Australian Open: 1R (1997, 1998)
French Open: 2R (1998)
Wimbledon: 3R (1998)
US Open: 1R (1997, 1998)

Junior Grand Slam results - Doubles:

Australian Open: QF (1998)
French Open: QF (1998)
Wimbledon: QF (1998)
US Open: QF (1998)

1998
On 25 September, he played and won his first Davis Cup match against Danai Udomchoke. Paired with Mohamed-Khaliq Siddiq, he won the doubles match. They helped Pakistan beat Thailand 3–2 for the Asia/Oceania Zone Group II Final and gained promotion to Group I.

On 28 September, he played his first pro match and got into the doubles final of a Futures tournament in Japan. His singles career also started well, getting into two Futures quarterfinals in Pakistan and Japan, and ended the year ranked no. 779.

1999
Aisam made it into the quarterfinals of his first Challenger tournament in Calcutta, but lost to Indian Leander Paes. At the Davis Cup Asia/Oceania Zone Group I quarterfinal match against Uzbekistan, Pakistan lost 4–1, with Aisam winning the only rubber. Paired with Dmitri Tomashevich, he won two doubles Futures titles in Turkey.

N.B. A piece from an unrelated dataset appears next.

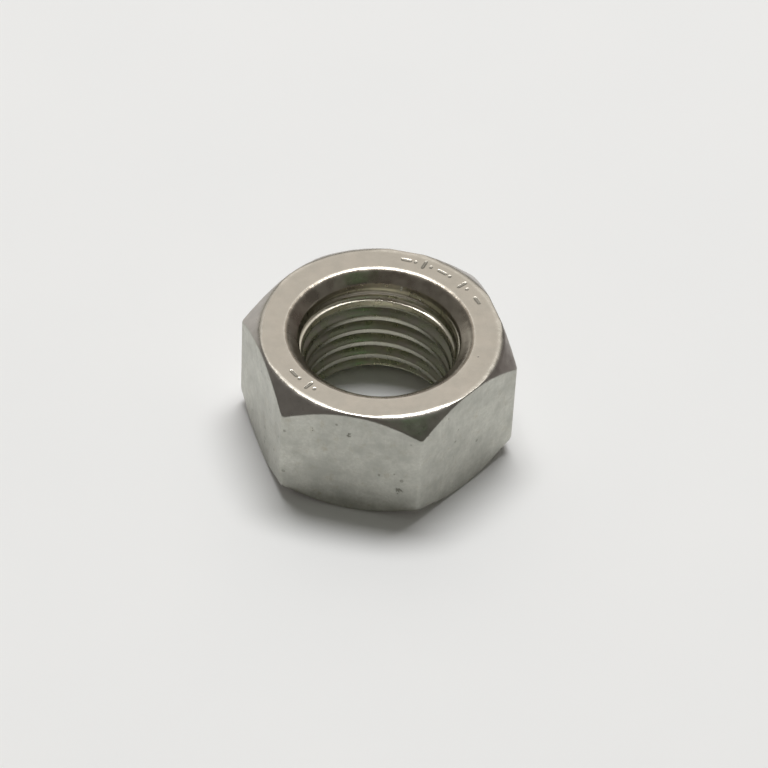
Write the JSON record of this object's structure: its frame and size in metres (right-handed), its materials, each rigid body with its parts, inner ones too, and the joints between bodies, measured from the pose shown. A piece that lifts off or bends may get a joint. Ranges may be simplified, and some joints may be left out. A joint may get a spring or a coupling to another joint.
{
  "type": "hex nut",
  "caption": "Hexagonal nut with a coarse right-hand metric thread, chamfered corners on both faces and a countersunk, tapered thread entry.",
  "frame": {"origin": "centre of the lower bearing face, on the thread axis", "axes": "+Z along the thread axis from the lower bearing face to the upper face, +X through a corner of the hexagon, +Y normal to a wrench flat"},
  "size_m": [0.047, 0.041, 0.022],
  "materials": {
    "stainless_steel": "tumbled bare stainless steel, with finely turned end faces and a tapped thread"
  },
  "bodies": {
    "root": {"nut_body": "stainless_steel"}
  },
  "joints": []
}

In the Davis Cup Asia/Oceania I Relegation Play-off final, China defeated Pakistan 3–0, which saw them relegated back to Group II. In October, Qureshi went on to win his first Futures singles tournament on the hard courts of Indonesia, beating Danai Udomchoke. In Vietnam, Aisam won a doubles Futures title with Mark Nielsen. This was followed up by another singles Futures win in Bangladesh on clay, winning in straight sets. Aisam ended the year ranked no. 365 in singles, and no. 355 in doubles.

2000

In January, he took Pakistan to a 3–2 victory against Hong Kong Asia/Oceania Group II quarter-final. Aisam then began to compete in more on the Challenger circuit, reaching the semi-finals at the Indian Oil Servo Cup in Calcutta in February, defeated by Tuomas Ketola. At the Davis Cup Group II semi-final Pakistan were beaten by Chinese Taipei 3–2, with Aisam winning two of his three rubbers. In May, paired with Dmitri Tomashevich, he reached the semis of the Samarkand Challenger in Samarkand, Uzbekistan. At The LTA Manchester Challenger, in Manchester, UK, Aisam made it to the semi-finals with partner Jamie Delgado.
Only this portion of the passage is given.